Certaines associations qui récoltent les invendus alimentaires, comme par exemple Table Suisse, ne reçoivent d’ailleurs aucun soutien financier de la part des collectivités publiques (Confédération, Cantons et communes) et vivent uniquement de dons et de partenariats. En soutenant, sous une forme ou une autre, ces associations, on pourrait possiblement leur permettre de visiter davantage de succursales, voire des particuliers, et d’augmenter ainsi la quantité des invendus récupérés.

Aussi, chaque établissement de distribution alimentaire gère ses invendus comme il le désire. De fait et dans un certain nombre de cas, lesdits invendus sont purement et simplement détruits, quand bien même ils sont encore comestibles, ce qui représente un gâchis monumental.

Pour lutter contre ce fléau, la France s’est érigée en pionnière en inscrivant, dans sa « loi relative à la lutte contre le gaspillage et à l’économie circulaire » [3], l’interdiction, notamment pour les grands distributeurs, de jeter ou détruire les invendus si des dons ou réemplois sont possibles. En plus d’être environnementalement positive, cette mesure renforce également le pouvoir d’achat des employé.e.s, puisqu’ils et elles peuvent partir du travail en récupérant gratuitement certains invendus qui auraient de toute façon fini à la poubelle, ne représentant ainsi aucun impact économique négatif pour l’entreprise. Il s’agit par ailleurs d’une mesure très facile à mettre en place.

Sans aller toutefois aussi loin, il semble judicieux de quantifier une bonne fois pour toutes le gaspillage alimentaire dans notre canton et de réfléchir à légiférer sur la question, notre législation étant parfaitement lacunaire à ce sujet. Une des solutions pourrait être d’agir au niveau de la grande distribution, qui possède énormément de moyens (financiers et logistiques) et qui génère ainsi davantage de flux alimentaires comparativement aux petites épiceries et commerces familiaux.

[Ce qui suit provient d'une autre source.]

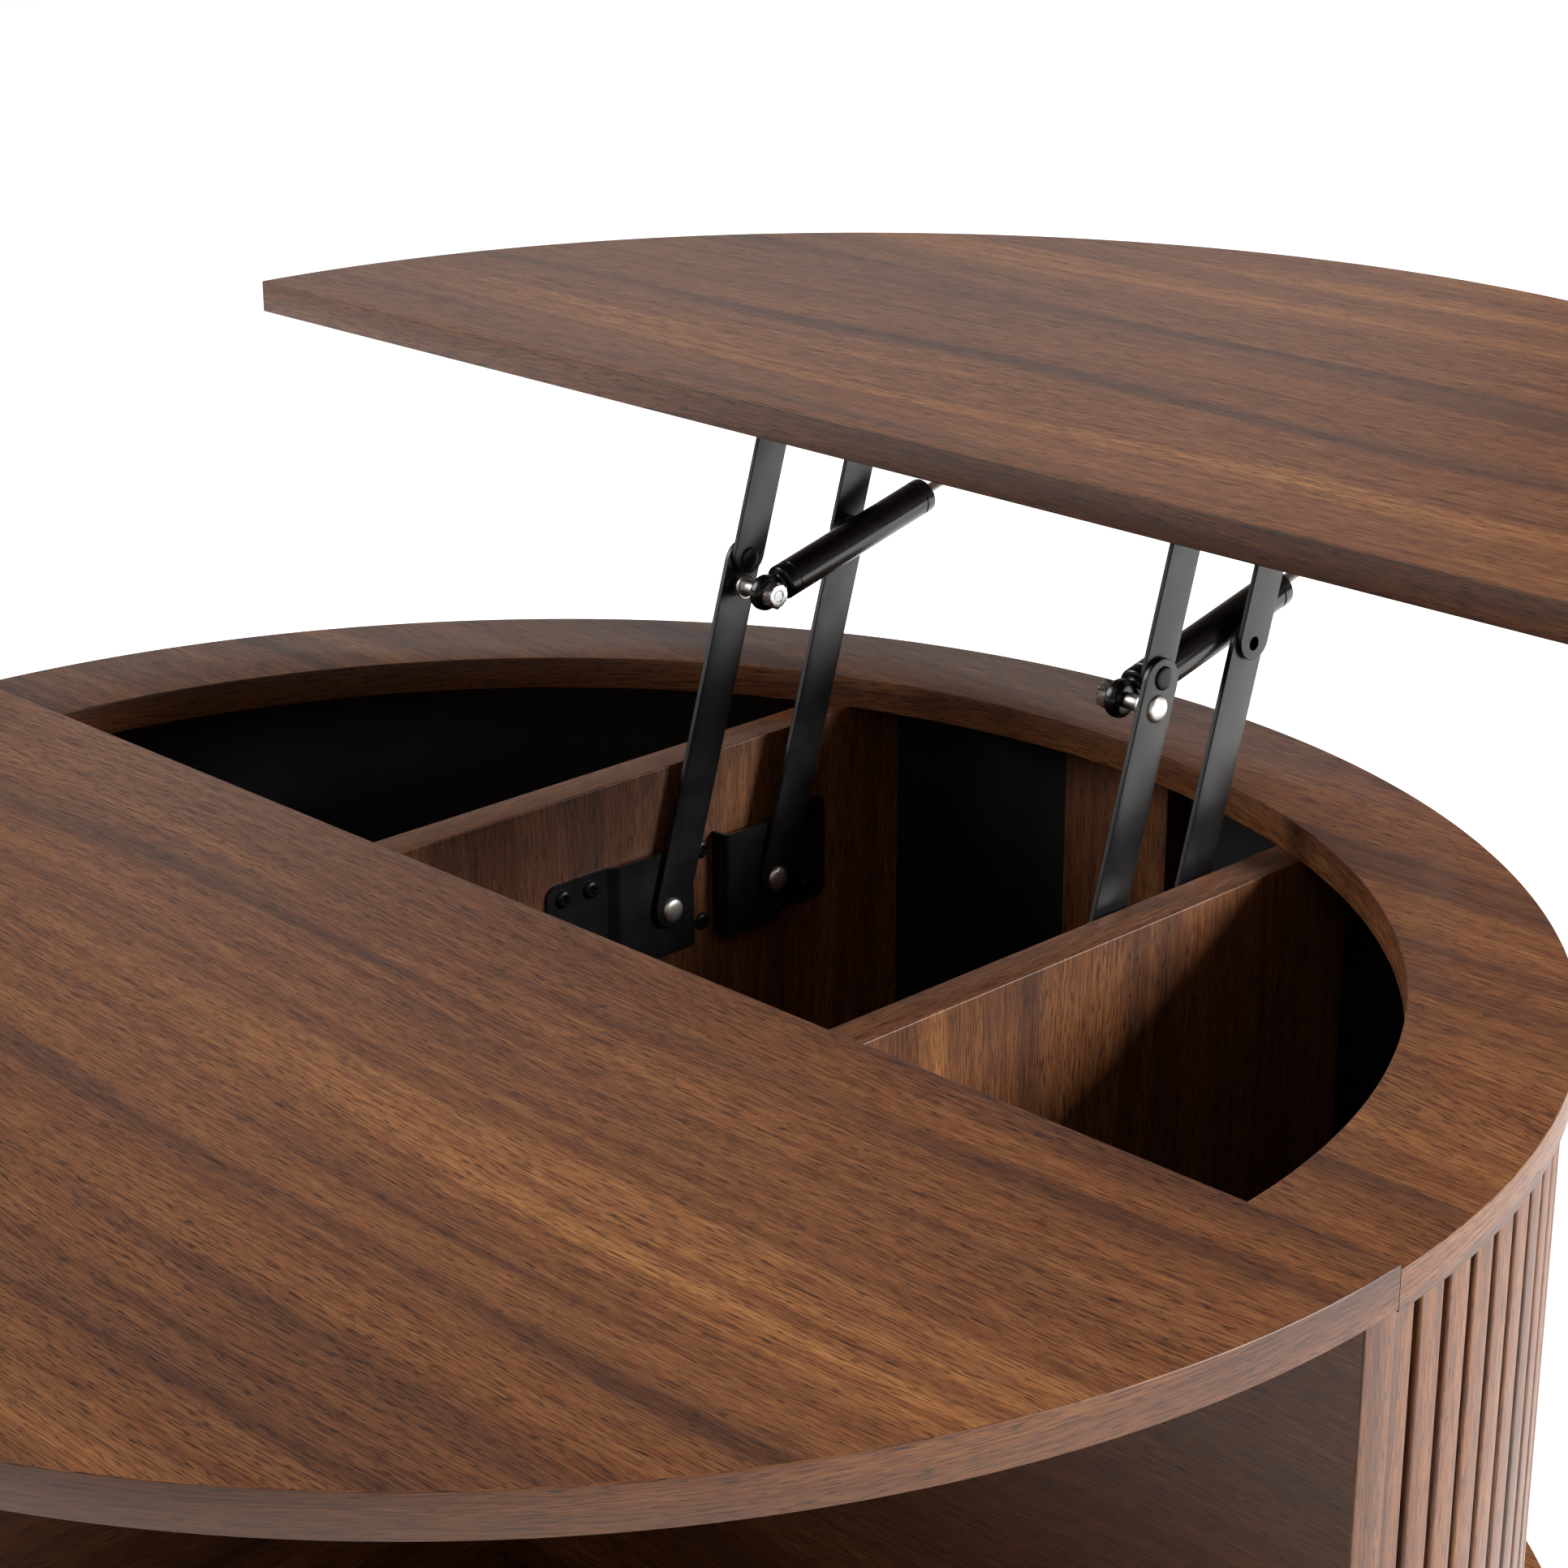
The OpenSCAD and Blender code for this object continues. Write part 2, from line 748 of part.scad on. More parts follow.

Au vu de ce qui précède, les signataires du présent postulant demandent au Conseil d’État de/d’ :

  • Étudier et quantifier les invendus alimentaires produits par les commerces alimentaires, et notamment la grande distribution, sur le territoire cantonal
  • Envisager un soutien financier ou sous une autre forme aux associations actives dans la récupération d’invendus alimentaires, auprès des grandes surfaces ou des particuliers, afin de leur permettre de renforcer leur(s) action(s)
  • Réfléchir à la pertinence d’une inscription dans la loi sur les auberges et débits de boissons (LADB), la loi sur l’exercice des activités économiques (LEAE) et/ou toute autre loi qu’il jugera utile afin que les enseignes de la grande distribution soient désormais tenues de donner tout ou partie du stock alimentaire invendu.

Dans tous les cas, la destruction de tout ou partie du stock alimentaire invendu ne devrait intervenir que dans un second temps, après qu’une solution de don ou de réutilisation aura été proposée aux employé.e.s, aux associations et/ou aux institutions d’utilité publique.